Kateřino, how would you describe Practical Mindfulness?
“This workshop shows you that as much as you can go to the gym and make your body fit, you can do simple practices and make your mind fit in our hectic and demanding world. We took the deep and very complex mindfulness teachings, combined it with current findings of neuroscience, and offered a simple concept that requires a fairly small time investment and can significantly change the quality of your performance and your life. In a way, you could say it as the art of achieving more with less effort and stress. Some participants in this workshop focus more on improving their work performance, some go deeper and look at reclaiming their life back from the speed, requirements, and distractions of this world and have more joy, ease, and quality in relationships.”
Do you have any simple tips and tricks on how to stay mindful – either at work or in personal life?
This is not an easy question J. To me, the starting point is really seeing how busy and distracted we are on default. How many things we do on autopilot. Life does not have to be just slipping through our fingers. We can go back to living it fully. And what would be some easy tips?
Any time during the day, you can simply ask yourself,
“Am I present? Am I here?” And when you realize you were lost in your thinking, or in your doing, you can take a deep breath, become aware of your body, and pause. Look around, smell the flowers, feel the taste of your coffee, pay full attention to the person speaking to you, etc. This is how we can every now and then switch off the autopilot and become more present. This does not require any time. You can just become the observer of your presence.
Whenever you feel stressed and overwhelmed, stop for a moment, and take a deep breath.
Not quickly. I mean a real deep breath. Become aware of the tension in your shoulders, forehead, and maybe you even have clenched teeth. And ease the tension from your body. You may be surprised how easily you can do this and how much it helps.
Higher speed will do no good if your thinking is stressed out and cloudy.
Imagine it is like driving a car very quickly on a curvy road. You do your best to navigate and go fast, but your windows are all muddy, and your vision is not clear. You need a bit of space to clear your vision, calm your thinking, and then move forward. Then it will be a more mindful move.
Practical Mindfulness is not your first training here – could you tell us more about your work experience with HP?
I started working for you in 2015, and we’ve done regularly Assertiveness training sessions in Prague, Boeblingen, Bucharest, Barcelona, and Grenoble for the last four years. Every single session has been a pleasant experience for me, I’ve always felt that the HP culture and people deeply resonate with me. We’ve always had wonderful human encounters and valuable learnings, and HP soon became one of my favorite destinations. In January 2019, we added Practical Mindfulness, and I traveled to all these European sites and also did Assertiveness in Shanghai and Mindfulness in Singapore.
You have been lecturing at foreign HP sites – do you have any interesting observations?

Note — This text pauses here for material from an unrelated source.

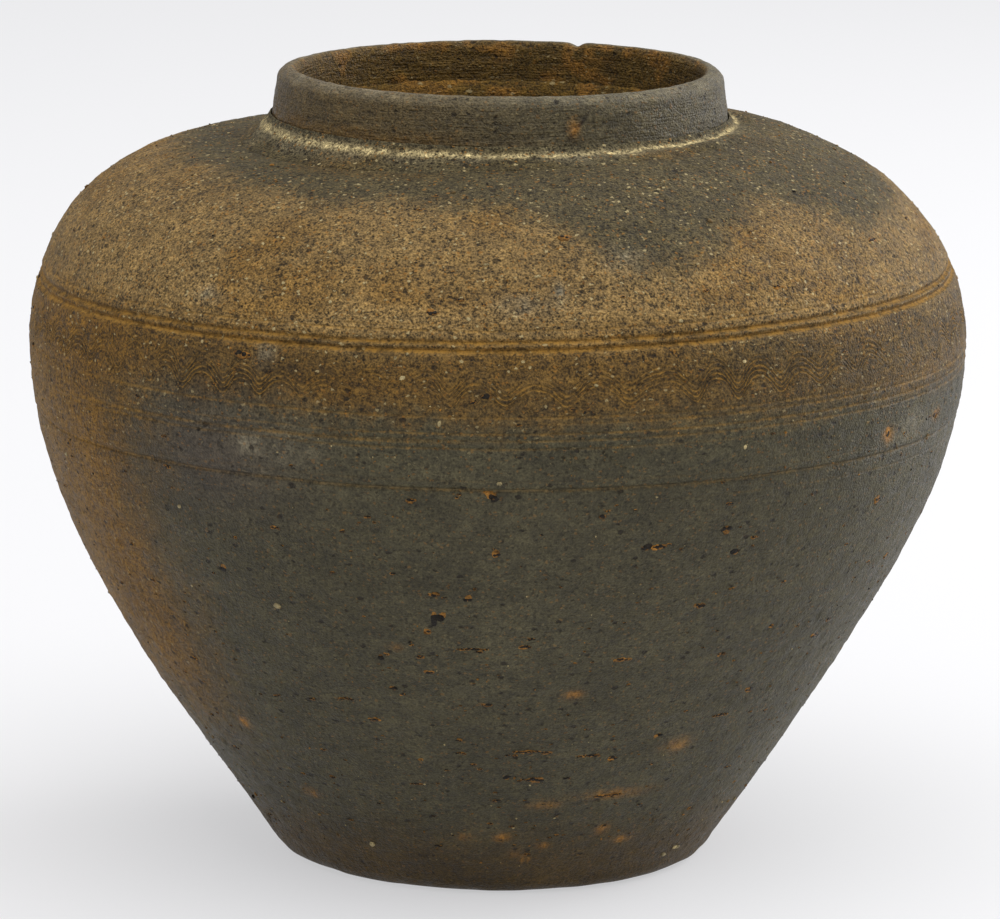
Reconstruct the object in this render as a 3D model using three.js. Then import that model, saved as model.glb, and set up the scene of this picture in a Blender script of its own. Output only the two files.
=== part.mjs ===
// A wide-shouldered storage jar of unglazed stoneware, built up from luted members.
// Lengths are millimetres, +Z is up and the origin is the centre of the base, on the ground.
// A profile point is a Vector2: x is the radius and y is the height.
import * as THREE from 'three';

// Outer form of the body
const FOOT_FLAT_RADIUS = 59;
const FOOT_EDGE_RISE = 4;
const FOOT_EDGE_RADIUS = 67;
const BELLY_RADIUS = 140;
const BELLY_HEIGHT = 156;
const SHOULDER_TOP_RADIUS = 70;
const SHOULDER_TOP_HEIGHT = 217.3;

// How the two wall curves leave their ends: pull lengths and slopes
const FLANK_FOOT_PULL = 60;
const FLANK_FOOT_SLOPE_DEG = 55.8;
const FLANK_BELLY_PULL = 49.8;
const DOME_BELLY_PULL = 5.1;
const DOME_TOP_PULL = 70.1;
const DOME_TOP_SLOPE_DEG = 3.25;

// Clay thicknesses, and the slip that lutes one member to the next
const WALL = 7.5;
const BASE_THICKNESS = 9;
const SLIP = 0.3;

// Incised grooves, which hide the two seams of the girth band
const SINGLE_GROOVE_HEIGHT = 136.8;
const DOUBLE_GROOVE_HEIGHT = 175.2;
const DOUBLE_GROOVE_SPACING = 2.5;
const GROOVE_WIDTH = 2;
const GROOVE_DEPTH = 0.9;

// Collar with its thick lip
const NECK_INNER_RADIUS = 60.4;
const NECK_FOOT_RADIUS = 68;
const LIP_OUTER_RADIUS = 66.4;
const LIP_BEVEL_DROP = 3.4;
const LIP_LAND_WIDTH = 2;
const LIP_ROUND = 0.9;
const RIM_HEIGHT = 236.6;

// Rolls of clay pressed into the corners
const NECK_FILLET_RISE = 4.6;
const NECK_FILLET_REACH = 6.5;
const NECK_FILLET_CROWN = 0.7;
const INNER_FILLET_RISE = 7.5;
const INNER_FILLET_DROP = 6.5;
const INNER_FILLET_BULGE = 3;
const BASE_FILLET_SIZE = 9;
const BASE_FILLET_HOLLOW = 1.6;

// Facets round the jar and along its curves
const ROUND_STEPS = 72;
const FLANK_STEPS = 8;
const GIRTH_STEPS = 5;
const DOME_STEPS = 9;
const FILLET_STEPS = 5;

const radians = THREE.MathUtils.degToRad;
const point = (radius, height) => new THREE.Vector2(radius, height);

// The flank rises from the foot's edge to the belly, and the dome from there to the neck.
function flankCurve() {
  const start = point(FOOT_EDGE_RADIUS, FOOT_EDGE_RISE);
  const end = point(BELLY_RADIUS, BELLY_HEIGHT);
  const slope = radians(FLANK_FOOT_SLOPE_DEG);
  const startPull = point(Math.cos(slope), Math.sin(slope)).multiplyScalar(FLANK_FOOT_PULL);
  return new THREE.CubicBezierCurve(
    start,
    start.clone().add(startPull),
    end.clone().sub(point(0, FLANK_BELLY_PULL)),
    end,
  );
}

function domeCurve() {
  const start = point(BELLY_RADIUS, BELLY_HEIGHT);
  const end = point(SHOULDER_TOP_RADIUS, SHOULDER_TOP_HEIGHT);
  const slope = radians(-DOME_TOP_SLOPE_DEG);
  const endPull = point(Math.cos(slope), Math.sin(slope)).multiplyScalar(DOME_TOP_PULL);
  return new THREE.CubicBezierCurve(
    start,
    start.clone().add(point(0, DOME_BELLY_PULL)),
    end.clone().add(endPull),
    end,
  );
}

const FLANK = flankCurve();
const DOME = domeCurve();
const PROFILE_END = 2;

// A place on the body's profile: along runs 0 to 1 up the flank and 1 to 2 up the dome,
// and depth is measured into the clay, square to the outer surface.
function bodyPoint(along, depth = 0) {
  const onFlank = along < 1;
  const curve = onFlank ? FLANK : DOME;
  const t = onFlank ? along : along - 1;
  const tangent = curve.getTangent(t);
  return curve.getPoint(t).sub(point(tangent.y, -tangent.x).multiplyScalar(depth));
}

// Finds the place on the profile at a height by halving the interval.
function alongAtHeight(height) {
  const halvings = 40;
  let low = 0;
  let high = PROFILE_END;
  for (let i = 0; i < halvings; i += 1) {
    const middle = (low + high) / 2;
    if (bodyPoint(middle).y < height) low = middle;
    else high = middle;
  }
  return low;
}

function bodyStretch(from, to, steps, depth = 0) {
  return Array.from({ length: steps + 1 }, (_, i) => bodyPoint(from + ((to - from) * i) / steps, depth));
}

// A groove's near edge, bottom and far edge, in the outer surface at a height.
function groovePoints(height) {
  return [
    bodyPoint(alongAtHeight(height - GROOVE_WIDTH / 2)),
    bodyPoint(alongAtHeight(height), GROOVE_DEPTH),
    bodyPoint(alongAtHeight(height + GROOVE_WIDTH / 2)),
  ];
}

// Turns a closed profile, listed counter-clockwise as seen with the axis on the left.
function turned(name, profile, colour, roughness) {
  const closed = profile[0].x === 0 ? profile : [...profile, profile[0].clone()];
  const geometry = new THREE.LatheGeometry(closed, ROUND_STEPS);
  geometry.rotateX(Math.PI / 2);
  const material = new THREE.MeshStandardMaterial({ color: colour, roughness, metalness: 0 });
  const mesh = new THREE.Mesh(geometry, material);
  mesh.name = name;
  return mesh;
}

// The slab under everything, with its rounded foot edge.
function baseDisc() {
  const edge = new THREE.QuadraticBezierCurve(
    point(FOOT_FLAT_RADIUS, 0),
    point((FOOT_FLAT_RADIUS + FOOT_EDGE_RADIUS) / 2, 0),
    point(FOOT_EDGE_RADIUS, FOOT_EDGE_RISE),
  );
  return turned('base_disc', [
    point(0, 0),
    ...edge.getPoints(FILLET_STEPS),
    bodyPoint(alongAtHeight(BASE_THICKNESS)),
    point(0, BASE_THICKNESS),
  ], '#3f3a30', 0.9);
}

// The coil pressed into the corner between the slab and the wall.
function baseFillet() {
  const floor = BASE_THICKNESS + SLIP;
  const depth = WALL + SLIP;
  const low = alongAtHeight(floor);
  const high = alongAtHeight(floor + BASE_FILLET_SIZE);
  const outside = bodyStretch(low, high, FILLET_STEPS, depth).filter((p) => p.y > floor);
  const slope = (outside[1].x - outside[0].x) / (outside[1].y - outside[0].y);
  const corner = point(outside[0].x - slope * (outside[0].y - floor), floor);
  const top = outside[outside.length - 1];
  const toe = point(corner.x - BASE_FILLET_SIZE, floor);
  const hollow = point(
    (top.x + toe.x) / 2 + BASE_FILLET_HOLLOW,
    (top.y + toe.y) / 2 - BASE_FILLET_HOLLOW,
  );
  const face = new THREE.QuadraticBezierCurve(top, hollow, toe).getPoints(FILLET_STEPS);
  return turned('base_fillet', [toe, corner, ...outside, ...face.slice(1, -1)], '#3b352b', 0.95);
}

// The tapering wall, from the slab up to the single groove.
function lowerWall() {
  const bottom = alongAtHeight(BASE_THICKNESS + SLIP);
  const grooveEdge = alongAtHeight(SINGLE_GROOVE_HEIGHT - GROOVE_WIDTH / 2);
  const top = alongAtHeight(SINGLE_GROOVE_HEIGHT - SLIP / 2);
  const inside = bodyStretch(top, bottom, FLANK_STEPS - 1, WALL).filter((p) => p.y > BASE_THICKNESS + SLIP);
  const last = inside[inside.length - 1];
  const seat = point(last.x - (last.y - BASE_THICKNESS - SLIP) * 0.5, BASE_THICKNESS + SLIP);
  return turned('lower_wall', [
    seat,
    ...bodyStretch(bottom, grooveEdge, FLANK_STEPS),
    bodyPoint(top, GROOVE_DEPTH),
    ...inside,
  ], '#3d3b33', 0.85);
}

// The widest course, which carries the combed waves.
function girthBand() {
  const bottom = alongAtHeight(SINGLE_GROOVE_HEIGHT + SLIP / 2);
  const lowEdge = alongAtHeight(SINGLE_GROOVE_HEIGHT + GROOVE_WIDTH / 2);
  const highEdge = alongAtHeight(DOUBLE_GROOVE_HEIGHT - GROOVE_WIDTH / 2);
  const top = alongAtHeight(DOUBLE_GROOVE_HEIGHT - SLIP / 2);
  return turned('girth_band', [
    bodyPoint(bottom, GROOVE_DEPTH),
    ...bodyStretch(lowEdge, highEdge, GIRTH_STEPS),
    bodyPoint(top, GROOVE_DEPTH),
    ...bodyStretch(top, bottom, GIRTH_STEPS, WALL),
  ], '#4a3f2d', 0.85);
}

// The domed course, which turns in under the collar and ends at the mouth.
function shoulder() {
  const bottom = alongAtHeight(DOUBLE_GROOVE_HEIGHT + SLIP / 2);
  const lowEdge = alongAtHeight(DOUBLE_GROOVE_HEIGHT + GROOVE_WIDTH / 2);
  const upperGroove = groovePoints(DOUBLE_GROOVE_HEIGHT + DOUBLE_GROOVE_SPACING);
  const aboveGrooves = alongAtHeight(upperGroove[2].y + GROOVE_WIDTH);
  return turned('shoulder', [
    bodyPoint(bottom, GROOVE_DEPTH),
    bodyPoint(lowEdge),
    ...upperGroove,
    ...bodyStretch(aboveGrooves, PROFILE_END, DOME_STEPS),
    point(NECK_INNER_RADIUS, SHOULDER_TOP_HEIGHT),
    point(NECK_INNER_RADIUS, SHOULDER_TOP_HEIGHT - WALL),
    ...bodyStretch(PROFILE_END, bottom, DOME_STEPS, WALL),
  ], '#5e4d33', 0.9);
}

// The upright collar: its lip has a flat land, a rounded inner edge and an outer bevel.
function neckCollar() {
  const foot = SHOULDER_TOP_HEIGHT + SLIP;
  const landInner = NECK_INNER_RADIUS + LIP_ROUND;
  const landOuter = landInner + LIP_LAND_WIDTH;
  const bevel = new THREE.QuadraticBezierCurve(
    point(LIP_OUTER_RADIUS, RIM_HEIGHT - LIP_BEVEL_DROP),
    point(LIP_OUTER_RADIUS - LIP_ROUND, RIM_HEIGHT - LIP_ROUND),
    point(landOuter, RIM_HEIGHT),
  );
  return turned('neck_collar', [
    point(NECK_INNER_RADIUS, foot),
    point(NECK_FOOT_RADIUS, foot),
    ...bevel.getPoints(FILLET_STEPS),
    point(landInner, RIM_HEIGHT),
    point(NECK_INNER_RADIUS, RIM_HEIGHT - LIP_ROUND),
  ], '#45413a', 0.85);
}

// The collar's outer radius at a height above its foot, on its straight side.
function collarRadius(rise) {
  const height = RIM_HEIGHT - LIP_BEVEL_DROP - SHOULDER_TOP_HEIGHT - SLIP;
  return NECK_FOOT_RADIUS + ((LIP_OUTER_RADIUS - NECK_FOOT_RADIUS) * rise) / height;
}

// The pale roll round the outside of the collar's foot.
function neckFillet() {
  const floor = SHOULDER_TOP_HEIGHT + SLIP;
  const corner = point(NECK_FOOT_RADIUS + SLIP, floor);
  const head = point(collarRadius(NECK_FILLET_RISE) + SLIP, floor + NECK_FILLET_RISE);
  const toe = point(NECK_FOOT_RADIUS + NECK_FILLET_REACH, floor);
  const crown = point(
    (head.x + toe.x) / 2 + NECK_FILLET_CROWN,
    (head.y + toe.y) / 2 + NECK_FILLET_CROWN,
  );
  const face = new THREE.QuadraticBezierCurve(toe, crown, head).getPoints(FILLET_STEPS);
  return turned('neck_fillet', [corner, ...face], '#8d8069', 0.95);
}

// The rough roll inside the neck, across the joint of collar and shoulder.
function innerNeckFillet() {
  const outside = NECK_INNER_RADIUS - SLIP;
  const low = point(outside, SHOULDER_TOP_HEIGHT - INNER_FILLET_DROP);
  const high = point(outside, SHOULDER_TOP_HEIGHT + INNER_FILLET_RISE);
  const bulge = point(outside - 2 * INNER_FILLET_BULGE, (low.y + high.y) / 2);
  const face = new THREE.QuadraticBezierCurve(high, bulge, low).getPoints(FILLET_STEPS + 1);
  return turned('inner_neck_fillet', face, '#4b3d27', 0.95);
}

const jar = new THREE.Group();
jar.name = 'pottery_jar';
jar.add(
  baseDisc(),
  baseFillet(),
  lowerWall(),
  girthBand(),
  shoulder(),
  neckCollar(),
  neckFillet(),
  innerNeckFillet(),
);

export default jar;
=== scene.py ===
# %% [markdown]
# # An unglazed stoneware jar
# The real jar was built from a slab and thick coils of gritty clay, smoothed on a slow wheel,
# combed while damp and fired without a glaze. Every wall here is one surface, worked out as a
# whole array of points from two parameters: the angle round the jar and the distance up its skin.
# The solids of the frame say where each member starts and ends.

# %% Set-up
import functools
import math

import bmesh
import bpy
import numpy as np
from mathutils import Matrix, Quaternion, Vector


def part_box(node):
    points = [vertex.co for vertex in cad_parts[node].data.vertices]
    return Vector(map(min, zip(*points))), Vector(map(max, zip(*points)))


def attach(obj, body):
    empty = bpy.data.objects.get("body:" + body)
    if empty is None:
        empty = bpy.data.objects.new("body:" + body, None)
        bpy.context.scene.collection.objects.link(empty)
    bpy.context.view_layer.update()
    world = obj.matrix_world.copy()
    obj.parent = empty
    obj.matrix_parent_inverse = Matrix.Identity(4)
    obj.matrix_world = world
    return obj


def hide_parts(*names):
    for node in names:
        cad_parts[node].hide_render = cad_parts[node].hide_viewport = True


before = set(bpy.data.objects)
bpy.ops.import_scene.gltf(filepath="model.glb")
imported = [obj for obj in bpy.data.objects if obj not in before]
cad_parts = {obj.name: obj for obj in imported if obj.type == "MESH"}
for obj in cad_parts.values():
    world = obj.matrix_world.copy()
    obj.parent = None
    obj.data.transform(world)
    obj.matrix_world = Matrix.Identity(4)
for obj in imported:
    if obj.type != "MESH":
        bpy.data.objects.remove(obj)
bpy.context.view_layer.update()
MM = 0.001
print("frame nodes:", sorted(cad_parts))


# %% [markdown]
# ## The profile
# A potter shapes the wall with a rib, which leaves long easy curves. Two cubic curves are enough:
# the flank from the foot's edge to the belly, and the dome from the belly to the neck. They repeat
# the solids' driving sizes, in millimetres, and the largest ones are read from the frame.

# %% Profile of the body
BELLY_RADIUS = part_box("girth_band")[1].x / MM
RIM_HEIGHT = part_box("neck_collar")[1].z / MM
SHOULDER_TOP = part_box("shoulder")[1].z / MM
BASE_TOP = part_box("base_disc")[1].z / MM
BELLY_HEIGHT = 156
FOOT_EDGE = np.array([67.0, 4.0])
SHOULDER_END = np.array([70.0, SHOULDER_TOP])
WALL = 7.5


def cubic(start, pull_a, pull_b, end, count=1500):
    """Points on a cubic Bezier curve, whose inner control points are the ends plus their pulls."""
    t = np.linspace(0, 1, count)[:, None]
    a, b = start + pull_a, end + pull_b
    return (1 - t) ** 3 * start + 3 * (1 - t) ** 2 * t * a + 3 * (1 - t) * t**2 * b + t**3 * end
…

There are many interesting things. One of my beloved observations with mindfulness is connected to one specific area – mindful eating. In the workshop, we talk about our habit of eating on autopilot and quickly without really digesting our food. And we practice mindful eating through lunch and chocolate meditation. That resonates very much with people in Prague, Germany, and Romania. French and Spanish people, on the other hand, say that this is what they practice on a daily basis. Mindful and joyful eating is already embedded in their culture.
My strongest observation, however, is something I realized when I was leaving the workshop in Singapore. I was leaving with a strong feeling that despite the fact we have some language barriers, different skin color, and many cultural differences, deep at our core, we are all the same. We all, as human beings, have very similar challenges and desires. We are much more alike than we are different. My international experience this year left me with a profound feeling of humanity and a strong human connection, and I was really touched by that.
What is your plan for the next training at the Prague site?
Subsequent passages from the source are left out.